Est-ce à dire que seuls les autochtones peuvent peindre les autochtones ? Que seuls les homosexuels peuvent jouer des homosexuels, les flics des flics, les drogués des drogués ? L’enquête oui, le sérieux oui, le respect, l’écoute, l’évitement du cliché, le travail à la source. Mais ensuite, que l’art puisse respirer ! Sinon le risque est grand de s’enfoncer dans le particularisme et l’anecdote.

C’est ici que la controverse est subtilement intégrée dans la pièce, par le biais du personnage de Miranda la peintre. Devenue amie avec une jeune héroïnomane autochtone, elle décide de se mettre à peindre ces femmes sacrifiées, dont elle imagine la beauté et la noblesse – ce n’est pas de la reproduction d’après photo ou du documentaire, mais bien une œuvre d’art issue de la sensibilité… Peu importe ; déjà ça gronde aux portes : non Miranda, tu ne peux pas t’octroyer cette parole qui ne t’appartient pas. Qui es-tu pour parler de la souffrance des femmes autochtones, toi avec tes idées progressistes et ton confort d’Européenne ? « Comprends-moi, Miranda, lui dit l’assistante sociale, tu ne te prends même pas de drogues ». Est-ce à dire que seuls les autochtones peuvent peindre les autochtones ? Que seuls les homosexuels peuvent jouer des homosexuels, les flics des flics, les drogués des drogués ? L’enquête oui, le sérieux oui, le respect, l’écoute, l’évitement du cliché, le travail à la source. Mais ensuite, que l’art puisse respirer ! Sinon le risque est grand de s’enfoncer dans le particularisme et l’anecdote.

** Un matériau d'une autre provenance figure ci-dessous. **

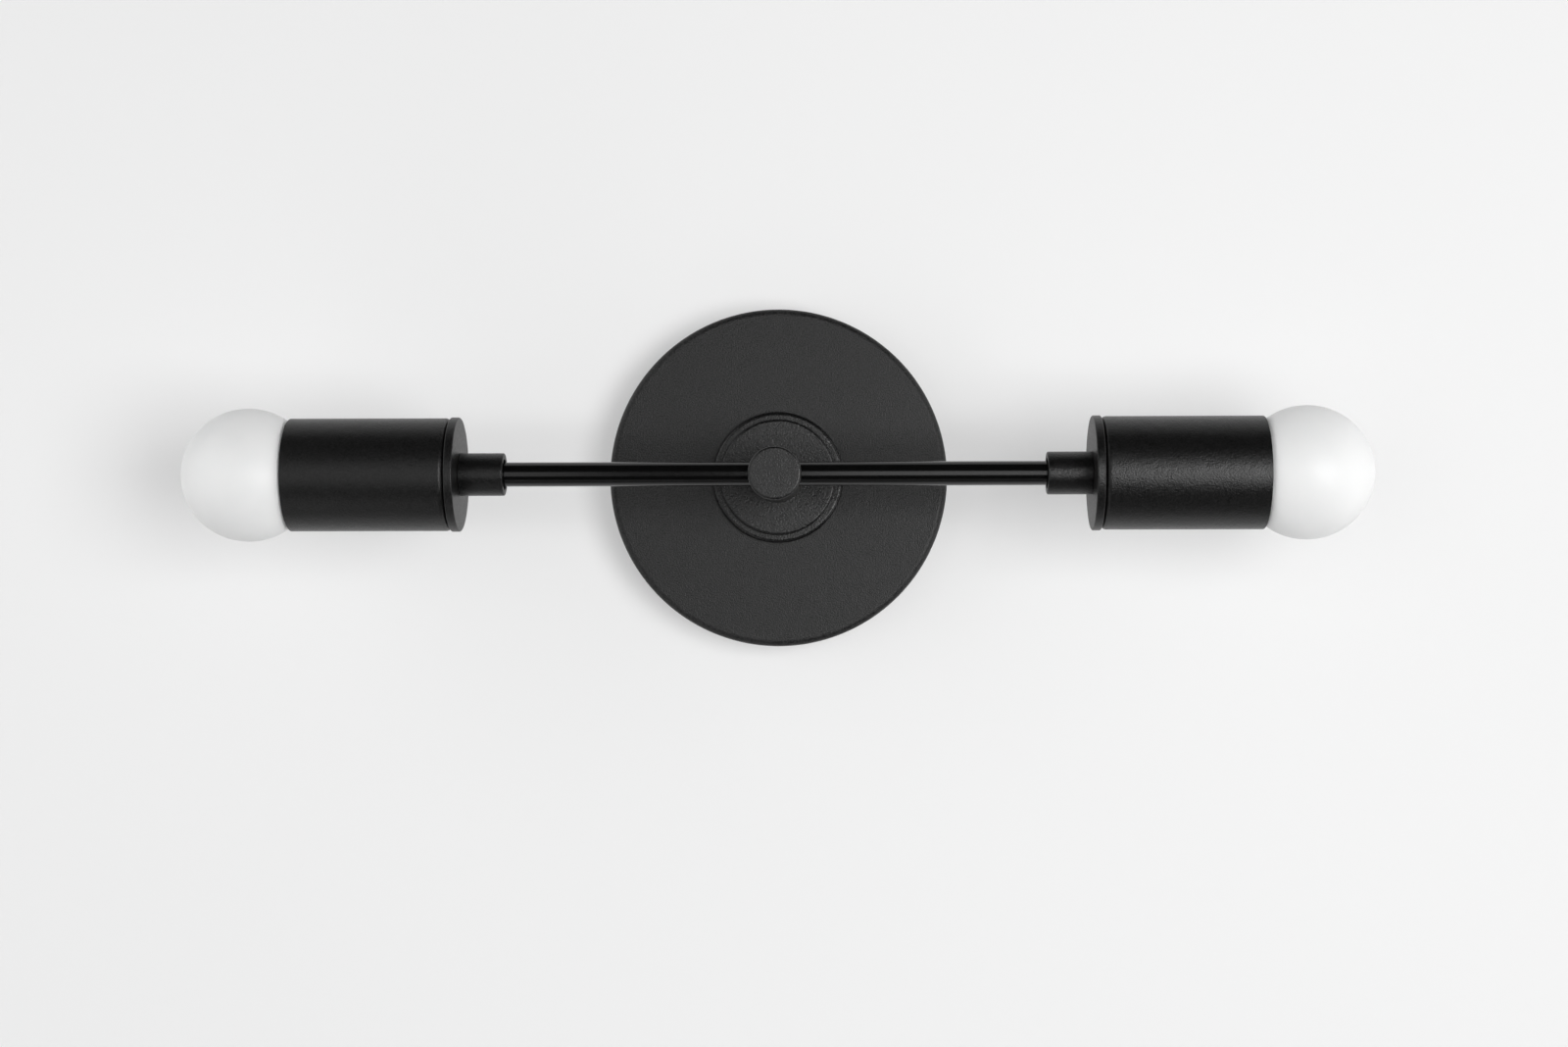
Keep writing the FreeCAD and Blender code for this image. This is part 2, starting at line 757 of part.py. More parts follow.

Je ne saurais assez remercier nos courageux artistes de continuer à lutter contre la bien-pensance qui monte trop vite au créneau et bloque toute réflexion sur la foi de principes rigides. Mais cette controverse nous montre bien aussi à quel point les œuvres d’art font encore aujourd’hui objet de débat, combien elles semblent constituer pour certains une menace, bien loin de leurs accusations d’inutilité… Pourvu que les artistes continuent à ne pas se laisser intimider par la meute des honnêtes gens, et leur malin plaisir à lyncher leurs idoles sur un soupçon.

  • Kanata – Episode I, « La Controverse », mise en scène de Robert Lepage, au théâtre du Soleil – Cartoucherie de Vincennes du 15 au 31 mars.